A planetary coordinate system is a generalization of the geographic coordinate system and the geocentric coordinate system for planets other than Earth. Similar coordinate systems are defined for other solid celestial bodies, such as in the selenographic coordinates for the Moon. The coordinate systems for almost all of the solid bodies in the Solar System were established by Merton E. Davies of the Rand Corporation, including Mercury, Venus, Mars, the four Galilean moons of Jupiter, and Triton, the largest moon of Neptune.
The longitude systems of most of those bodies with observable rigid surfaces have been defined by references to a surface feature such as a crater. The north pole is that pole of rotation that lies on the north side of the invariable plane of the solar system (near the ecliptic). The location of the prime meridian as well as the position of the body's north pole on the celestial sphere may vary with time due to precession of the axis of rotation of the planet (or satellite). If the position angle of the body's prime meridian increases with time, the body has a direct (or prograde) rotation; otherwise the rotation is said to be retrograde.
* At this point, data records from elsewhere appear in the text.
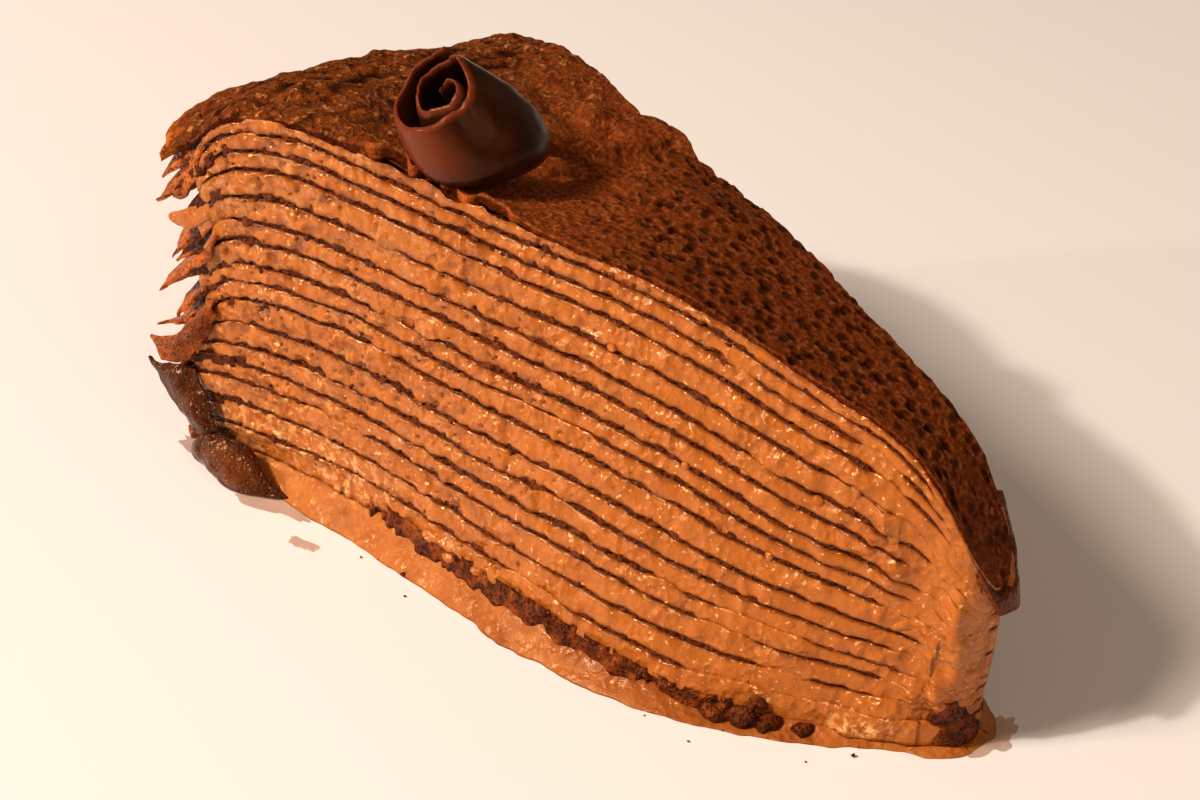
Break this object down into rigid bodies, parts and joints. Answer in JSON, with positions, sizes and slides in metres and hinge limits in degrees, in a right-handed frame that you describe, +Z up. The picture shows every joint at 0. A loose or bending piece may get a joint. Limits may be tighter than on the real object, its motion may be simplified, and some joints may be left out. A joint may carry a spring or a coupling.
{
  "type": "crepe cake slice",
  "caption": "Wedge of chocolate crepe cake: thin dark crepes stacked with chocolate cream, loose crepe edges at the rim, a slumped tip and a rolled chocolate curl on top.",
  "frame": {"origin": "middle of the bounding box at the plate", "axes": "+X along the slice from the cake's rim to its tip, -Y towards the near cut face, +Z up"},
  "size_m": [0.1168, 0.0546, 0.0674],
  "materials": {
    "crepe": "dark, porous cut crepe edges, slightly moist",
    "top_crepe": "matt, velvety, finely pitted brown crepe",
    "cream": "glossy whipped chocolate cream with small bubbles",
    "cream_skirt": "smeared wet cream",
    "chocolate": "glossy dark chocolate with a soft bloom"
  },
  "bodies": {
    "root": {"base_cream": "cream_skirt", "crepe_01": "crepe", "cream_01": "cream", "crepe_02": "crepe", "cream_02": "cream", "crepe_03": "crepe", "cream_03": "cream", "crepe_04": "crepe", "cream_04": "cream", "crepe_05": "crepe", "cream_05": "cream", "crepe_06": "crepe", "cream_06": "cream", "crepe_07": "crepe", "cream_07": "cream", "crepe_08": "crepe", "cream_08": "cream", "crepe_09": "crepe", "cream_09": "cream", "crepe_10": "crepe", "cream_10": "cream", "crepe_11": "crepe", "cream_11": "cream", "crepe_12": "crepe", "cream_12": "cream", "crepe_13": "crepe", "cream_13": "cream", "crepe_14": "crepe", "cream_14": "cream", "crepe_15": "crepe", "cream_15": "cream", "crepe_16": "crepe", "cream_16": "cream", "crepe_17": "top_crepe", "chocolate_curl": "chocolate"}
  },
  "joints": []
}
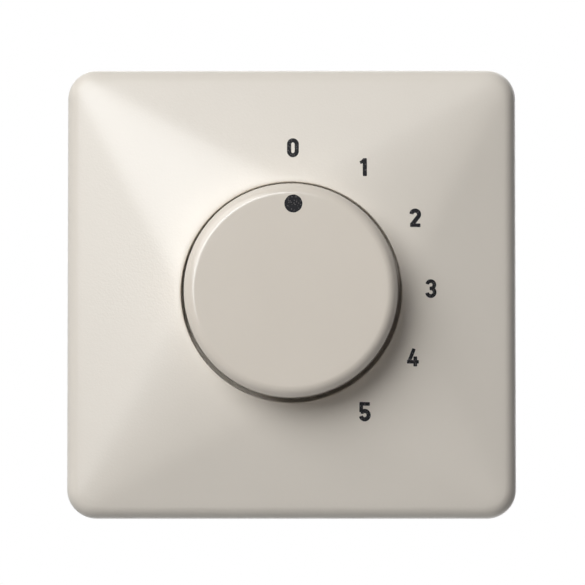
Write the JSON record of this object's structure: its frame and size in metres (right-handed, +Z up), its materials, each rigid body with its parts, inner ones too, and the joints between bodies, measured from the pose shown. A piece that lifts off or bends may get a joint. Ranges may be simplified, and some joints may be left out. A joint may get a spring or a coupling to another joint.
{
  "type": "ventilation control switch",
  "caption": "Square wall plate sloping up to a round well with a large flat knob that turns in steps; a round switch body with wiring tags sits behind a steel frame.",
  "frame": {"origin": "on the knob's axis in the plane of the wall, which is the back of the steel frame and of the cover plate's edge", "axes": "-Y is the front and points from the wall to the room, +Z is up, +X is to the right as seen from the front"},
  "size_m": [0.086, 0.0449, 0.086],
  "materials": {
    "cover_plastic": "moulded, satin, warm white",
    "knob_plastic": "moulded, satin, warm white",
    "body_plastic": "moulded, black",
    "base_plastic": "moulded, dark brown",
    "wheel_plastic": "moulded, natural white",
    "disc_board": "pressed insulating board",
    "zinc_steel": "zinc plated",
    "spring_steel": "plain spring steel",
    "brass": "plain",
    "copper": "plain"
  },
  "bodies": {
    "base": {"cover_plate": "cover_plastic", "bearing_bush": "brass", "cover_nut": "brass", "frame_nut": "zinc_steel", "support_frame": "zinc_steel", "front_housing": "body_plastic", "step_spring": "spring_steel", "insulating_disc": "disc_board", "contact_base": "base_plastic", "step_contact_1": "brass", "step_contact_2": "brass", "step_contact_3": "brass", "step_contact_4": "brass", "step_contact_5": "brass", "common_contact": "brass"},
    "knob": {"knob": "knob_plastic", "knob_clip": "spring_steel", "spindle": "brass", "step_wheel": "wheel_plastic", "rotor": "wheel_plastic", "contact_bar": "copper", "bar_spring": "spring_steel"}
  },
  "joints": [
    {"name": "knob_turn", "type": "hinge", "parent": "base", "child": "knob", "pos_m": [0, 0, 0], "axis": [0, 1, 0], "range_deg": [0, 150], "deforming": ["step_spring"]}
  ]
}
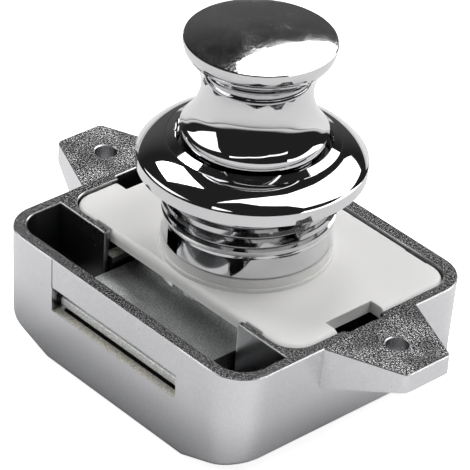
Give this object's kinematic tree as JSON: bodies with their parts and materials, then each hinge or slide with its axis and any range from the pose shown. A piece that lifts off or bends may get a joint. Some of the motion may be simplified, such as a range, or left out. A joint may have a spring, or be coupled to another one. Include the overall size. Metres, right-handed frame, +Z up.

In the absence of other information, the axis of rotation is assumed to be normal to the mean orbital plane; Mercury and most of the satellites are in this category. For many of the satellites, it is assumed that the rotation rate is equal to the mean orbital period. In the case of the giant planets, since their surface features are constantly changing and moving at various rates, the rotation of their magnetic fields is used as a reference instead. In the case of the Sun, even this criterion fails (because its magnetosphere is very complex and does not really rotate in a steady fashion), and an agreed-upon value for the rotation of its equator is used instead.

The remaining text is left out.